• _SHORT PROBLEM_
Quote, please, the line with "# Everything hangs", the line with "bpy.context.scene.collection.objects.link(empty)", and every line between them, exactly and with nothing else.

• _DATA_
****************************************
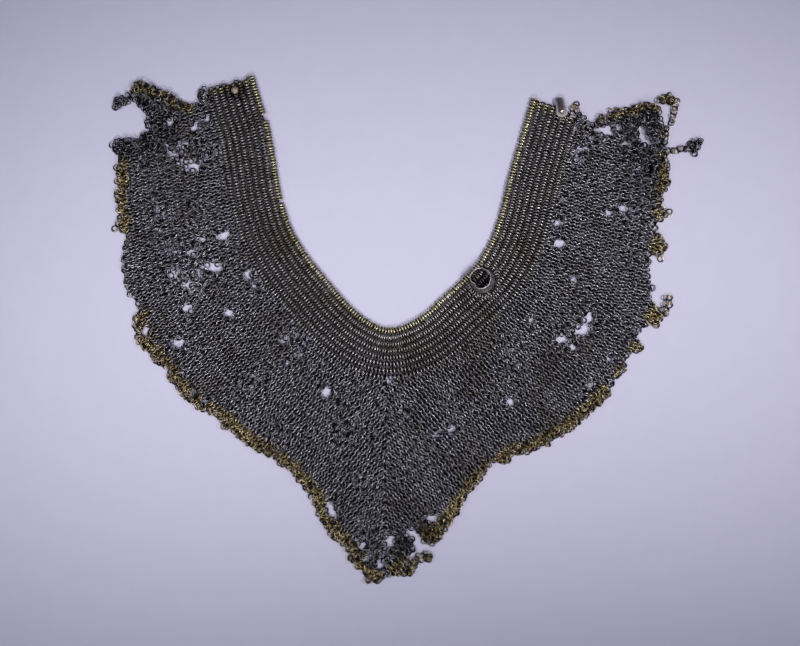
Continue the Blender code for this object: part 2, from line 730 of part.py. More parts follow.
def ring_wall(name, spare, low, high, collection):
    """Wall of the ring with some to spare on each side: a turned slant given its thickness, with the dent."""
    slope = (RING_DIAMETER - RING_FOOT_DIAMETER) / 2 / RING_HEIGHT
    foot = RING_FOOT_DIAMETER / 2 + spare
    profile = [(foot + slope * high, 0, high), (foot + slope * low, 0, low)]
    mesh = bpy.data.meshes.new(name)
    mesh.from_pydata(profile, [(0, 1)], [])
    ring = link_object(name, mesh, collection)
    screw = ring.modifiers.new("turn", "SCREW")
    screw.steps = RING_STEPS
    screw.render_steps = RING_STEPS
    screw.use_merge_vertices = True
    screw.merge_threshold = TURN_MERGE
    wall = ring.modifiers.new("wall", "SOLIDIFY")
    wall.thickness = RING_WALL + 2 * spare
    wall.offset = -1.0
    seen = ring.evaluated_get(bpy.context.evaluated_depsgraph_get())
    baked = bpy.data.meshes.new_from_object(seen)
    ring.modifiers.clear()
    ring.data = baked
    for vert in baked.vertices:
        angle = math.atan2(vert.co.y, vert.co.x) - RING_DENT_TURN
        near = math.exp(-((math.remainder(angle, math.tau) / RING_DENT_SPREAD) ** 2))
        share = 1 - RING_DENT * near * (vert.co.z / RING_HEIGHT) / math.hypot(vert.co.x, vert.co.y)
        vert.co.x *= share
        vert.co.y *= share
    baked.transform(ring_frame())
    return ring


def make_ring(metal, parts, cutters):
    """Ring that stands in the band. Gives the cutter of its groove, made from the same sizes."""
    ring = ring_wall("band_ring", 0.0, 0.0, RING_HEIGHT, parts)
    ring.data.materials.append(metal)
    ring.data.shade_smooth()
    ring.data.set_sharp_from_angle(angle=math.radians(40))
    groove = ring_wall("ring_groove", CLEARANCE, -CLEARANCE, RING_HEIGHT, cutters)
    groove.hide_render = True
    groove.display_type = "WIRE"
    return groove


def tab_frame():
    """Frame of the strap end at the band's end, its length slanting down the band."""
    share, out = TAB_PLACE
    here = neck_place(share, out * BAND_WIDTH)
    end = neck_place(1.0, out * BAND_WIDTH)
    ahead = (end - here) / np.linalg.norm(end - here)
    turn = Matrix.Rotation(math.atan2(ahead[1], ahead[0]) - math.pi / 2 + TAB_TURN, 4, "Z")
    return Matrix.Translation((end[0], end[1], 0.0)) @ turn


def tab_slip():
    """How far the slanting strap end runs past the band before all its width is clear of the band's end."""
    return CLEARANCE + TAB_WIDTH / 2 * math.tan(TAB_TURN)


def tab_foot():
    """Place of the strap end's lower tip along its length."""
    return tab_slip() + TAB_RETURN + TAB_FOLD_DIAMETER / 2 - TAB_LENGTH


def tab_outline():
    """Plan of the strap end before it is placed: narrow at the fold, wide and round at its lower end."""
    radius = TAB_WIDTH / 2
    top = tab_slip() + TAB_RETURN + TAB_FOLD_DIAMETER
    foot = tab_foot() + radius
    angles = np.linspace(0.0, -math.pi, TAB_STEPS)
    round_end = np.column_stack([radius * np.cos(angles), foot + radius * np.sin(angles)])
    return np.concatenate([round_end, [[-TAB_TOP_WIDTH / 2, top], [TAB_TOP_WIDTH / 2, top]]])


def tab_side():
    """Side of the strap end: a leaf on the band, rolled down and back just past the band's end."""
    seat = BAND_THICKNESS + CLEARANCE
    outer = TAB_FOLD_DIAMETER / 2
    inner = outer - TAB_THICKNESS
    bend = tab_slip() + TAB_RETURN
    middle = seat + TAB_THICKNESS - outer
    angles = np.linspace(math.pi / 2, -math.pi / 2, TAB_STEPS)
    outside = np.column_stack([bend + outer * np.cos(angles), middle + outer * np.sin(angles)])
    inside = np.column_stack([bend + inner * np.cos(angles), middle + inner * np.sin(angles)])[::-1]
    leaf_end = -TAB_LENGTH
    return np.concatenate([
        [[leaf_end, seat + TAB_THICKNESS]],
        outside,
        [[tab_slip(), middle - outer], [tab_slip(), middle - inner]],
        inside,
        [[leaf_end, seat]],
    ])


def make_tab(metal, rivet_metal, parts, cutters):
    """Strap end and its rivet. Gives the cutter of the rivet's bore, which goes through the band too."""
    # The side view is drawn in length and height, so it is stood up: x to y, y to z, z to x
    side = prism("strap_tab", tab_side(), -TAB_WIDTH, TAB_WIDTH)
    stand = Matrix(((0, 0, 1, 0), (1, 0, 0, 0), (0, 1, 0, 0), (0, 0, 0, 1)))
    bmesh.ops.transform(side, matrix=tab_frame() @ stand, verts=side.verts)
    tab = link_object("strap_tab", mesh_from(side, "strap_tab"), parts)
    plan = prism("tab_plan", tab_outline(), -CUT_MARGIN, BAND_THICKNESS + CUT_MARGIN)
    bmesh.ops.transform(plan, matrix=tab_frame(), verts=plan.verts)
    plan = cutter_from(plan, "tab_plan", cutters)
    apply_cuts(tab, [plan], "INTERSECT")
    at = tab_frame() @ Vector((0, tab_foot() + RIVET_FROM_FOOT, 0))
    seat = BAND_THICKNESS + TAB_THICKNESS + CLEARANCE * 2
    bore = bore_cutter("rivet_bore", at, RIVET_SHANK + 2 * CLEARANCE, seat, cutters)
    apply_cuts(tab, [bore])
    tab.data.materials.append(metal)
    headed_pin(
        "tab_rivet", at, seat, RIVET_DIAMETER, RIVET_HEIGHT, RIVET_SHANK, seat - CLEARANCE, rivet_metal, parts
    )
    return bore


def make_stud(metal, parts, cutters):
    """Stud through the left end of the band. Gives the cutter of its bore."""
    share, out = STUD_PLACE
    at = neck_place(share, out * BAND_WIDTH)
    seat = BAND_THICKNESS + CLEARANCE
    headed_pin("collar_stud", at, seat, STUD_DIAMETER, STUD_HEIGHT, STUD_SHANK, seat - CLEARANCE, metal, parts)
    return bore_cutter("stud_bore", at, STUD_SHANK + 2 * CLEARANCE, BAND_THICKNESS, cutters)


def make_metals():
    """One material for each metal."""
    metals = {}
    for name, (colour, roughness, metallic) in METALS.items():
        metal = bpy.data.materials.new(name)
        metal.use_nodes = True
        shader = metal.node_tree.nodes["Principled BSDF"]
        shader.inputs["Base Color"].default_value = (*colour, 1.0)
        shader.inputs["Roughness"].default_value = roughness
        shader.inputs["Metallic"].default_value = metallic
        metals[name] = metal
    return metals


def make_neck(metals, parts):
    """Neck band, its brass edging and the brass rows at its two ends."""
    length = lengths_along(neck_edge())[-1]
    end = END_EDGING_WIDTH / length
    gap = CLEARANCE / length
    band = sheet_of_mail(
        "neck_band", neck_strip(EDGING_WIDTH + CLEARANCE, BAND_WIDTH, end + gap, 1 - end - gap, STRIP_STEPS),
        BAND_THICKNESS, metals["steel"], parts, draped=False,
    )
    edging = sheet_of_mail(
        "neck_edging", neck_strip(0.0, EDGING_WIDTH, end + gap, 1 - end - gap, STRIP_STEPS),
        BAND_THICKNESS, metals["brass"], parts, draped=False,
    )
    left, right = [
        sheet_of_mail(
            name, neck_strip(0.0, BAND_WIDTH, first, last, END_STEPS), BAND_THICKNESS, metals["brass"], parts,
            draped=False,
        )
        for name, first, last in (("band_end_left", 0.0, end), ("band_end_right", 1 - end, 1.0))
    ]
    return band, edging, left, right


def main():
    """Builds the collar and centres it over the origin."""
    for ob in list(bpy.data.objects):
        bpy.data.objects.remove(ob)
    parts = bpy.data.collections.new("mail_collar")
    cutters = bpy.data.collections.new("cutters")
    for collection in (parts, cutters):
        bpy.context.scene.collection.children.link(collection)
    metals = make_metals()

    band, edging, end_left, end_right = make_neck(metals, parts)
    cape = sheet_of_mail("cape", cape_outline(), CAPE_THICKNESS, metals["steel"], parts)
    hems = [
        sheet_of_mail(name, hem_outline(name), CAPE_THICKNESS, metals["brass"], parts)
        for name, _, _ in CAPE_EDGE if name
    ]
    stud_bore = make_stud(metals["copper"], parts, cutters)
    rivet_bore = make_tab(metals["tab_steel"], metals["bright_steel"], parts, cutters)
    groove = make_ring(metals["ring_steel"], parts, cutters)

    rooms = {}
    for name, metal, carrier, rows in STRANDS:
        route = strand_route(carrier, rows)
        strand_of_links(name, route, metals[metal], parts)
        rooms[name] = strand_room("room_" + name, route, cutters)
    holes = hole_cutter(cutters)
    for sheet in [cape] + hems:
        apply_cuts(sheet, [holes, *rooms.values()])
    apply_cuts(edging, [notch_cutter(cutters), groove])
    apply_cuts(band, [stud_bore, rivet_bore, groove, rooms["strand_corner"]])
    apply_cuts(end_left, [stud_bore])
    apply_cuts(end_right, [rivet_bore, rooms["strand_corner"]])

    # Everything hangs from one empty, which brings the middle of the whole over the origin
    centre = bpy.data.objects.new("collar_centre", None)
    parts.objects.link(centre)
    bpy.context.view_layer.update()
    seen = bpy.context.evaluated_depsgraph_get()
    pieces = [ob for ob in parts.objects if ob.type == "MESH"]
    corners = [ob.matrix_world @ Vector(c) for ob in pieces for c in ob.evaluated_get(seen).bound_box]
    low = [min(c[k] for c in corners) for k in range(3)]
    high = [max(c[k] for c in corners) for k in range(3)]
    for ob in pieces:
        ob.parent = centre
    centre.location = (-(low[0] + high[0]) / 2, -(low[1] + high[1]) / 2, -low[2])


main()
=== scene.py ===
"""Open mail collar lying flat on a pale floor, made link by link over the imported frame."""

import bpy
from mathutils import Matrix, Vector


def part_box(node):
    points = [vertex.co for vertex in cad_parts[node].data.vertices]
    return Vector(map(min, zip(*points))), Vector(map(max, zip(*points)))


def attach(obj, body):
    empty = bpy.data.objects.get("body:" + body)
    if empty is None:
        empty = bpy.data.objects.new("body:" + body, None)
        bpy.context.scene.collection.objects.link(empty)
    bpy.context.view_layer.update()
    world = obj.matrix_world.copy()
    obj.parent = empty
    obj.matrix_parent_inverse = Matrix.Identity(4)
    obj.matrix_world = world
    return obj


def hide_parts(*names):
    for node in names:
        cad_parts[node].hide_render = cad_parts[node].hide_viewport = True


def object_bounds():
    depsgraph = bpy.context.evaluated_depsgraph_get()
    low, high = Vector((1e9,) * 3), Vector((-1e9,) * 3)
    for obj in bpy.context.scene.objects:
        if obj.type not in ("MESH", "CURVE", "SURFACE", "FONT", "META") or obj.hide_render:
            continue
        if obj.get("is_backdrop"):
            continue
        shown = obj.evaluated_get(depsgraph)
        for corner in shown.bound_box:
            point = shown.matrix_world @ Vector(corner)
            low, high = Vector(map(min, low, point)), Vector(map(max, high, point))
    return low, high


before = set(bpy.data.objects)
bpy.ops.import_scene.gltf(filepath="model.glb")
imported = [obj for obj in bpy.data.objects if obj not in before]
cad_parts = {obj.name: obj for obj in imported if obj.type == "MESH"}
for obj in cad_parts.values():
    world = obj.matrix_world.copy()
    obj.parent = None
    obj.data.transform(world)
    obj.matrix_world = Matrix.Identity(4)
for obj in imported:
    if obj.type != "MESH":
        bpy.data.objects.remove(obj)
cad_box = [list(corner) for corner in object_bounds()]

import math

import bmesh
import bpy
import numpy as np
from mathutils import Matrix, Vector

# Sizes of the collar in plan, in metres
COLLAR_WIDTH = 0.480
COLLAR_LENGTH = 0.408
NECK_WIDTH = 0.221
NECK_DEPTH = 0.2024
BAND_WIDTH = 0.0400
BAND_THICKNESS = 0.0045
CAPE_THICKNESS = 0.0035

# Links: diameter over all and wire
BAND_LINK = (0.0056, 0.00124)
CAPE_LINK = (0.0058, 0.00118)
EDGING_LINK = (0.0058, 0.00125)
STRAND_LINK = (0.0056, 0.00100)

# Spacing of the weave: from the neck edge to the band's first row, between rows, and along a row
BAND_FIRST = 0.0054
BAND_ROWS = 0.00263
BAND_PITCH = 0.00236
CAPE_ROWS = 0.00240
CAPE_PITCH = 0.00272
BAND_STAGGER = 0.5
CAPE_STAGGER = 0.15
ROWS_IN_STEP = 6
CAPE_REACH = 0.212

# The cape's rows are straight down to its middle line, from these lengths before and after the neck's point
MIDDLE_ACROSS = -0.0064
POINT_LEFT = 0.024
POINT_RIGHT = 0.034
POINT_REACH = 0.200

# The edging and the strands
EDGING_OUT = 0.0029
EDGING_PITCH = 0.00232
STRAND_PITCH = 0.0029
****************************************
• _WRITTEN ANSWER_
    # Everything hangs from one empty, which brings the middle of the whole over the origin
    centre = bpy.data.objects.new("collar_centre", None)
    parts.objects.link(centre)
    bpy.context.view_layer.update()
    seen = bpy.context.evaluated_depsgraph_get()
    pieces = [ob for ob in parts.objects if ob.type == "MESH"]
    corners = [ob.matrix_world @ Vector(c) for ob in pieces for c in ob.evaluated_get(seen).bound_box]
    low = [min(c[k] for c in corners) for k in range(3)]
    high = [max(c[k] for c in corners) for k in range(3)]
    for ob in pieces:
        ob.parent = centre
    centre.location = (-(low[0] + high[0]) / 2, -(low[1] + high[1]) / 2, -low[2])


main()
=== scene.py ===
"""Open mail collar lying flat on a pale floor, made link by link over the imported frame."""

import bpy
from mathutils import Matrix, Vector


def part_box(node):
    points = [vertex.co for vertex in cad_parts[node].data.vertices]
    return Vector(map(min, zip(*points))), Vector(map(max, zip(*points)))


def attach(obj, body):
    empty = bpy.data.objects.get("body:" + body)
    if empty is None:
        empty = bpy.data.objects.new("body:" + body, None)
        bpy.context.scene.collection.objects.link(empty)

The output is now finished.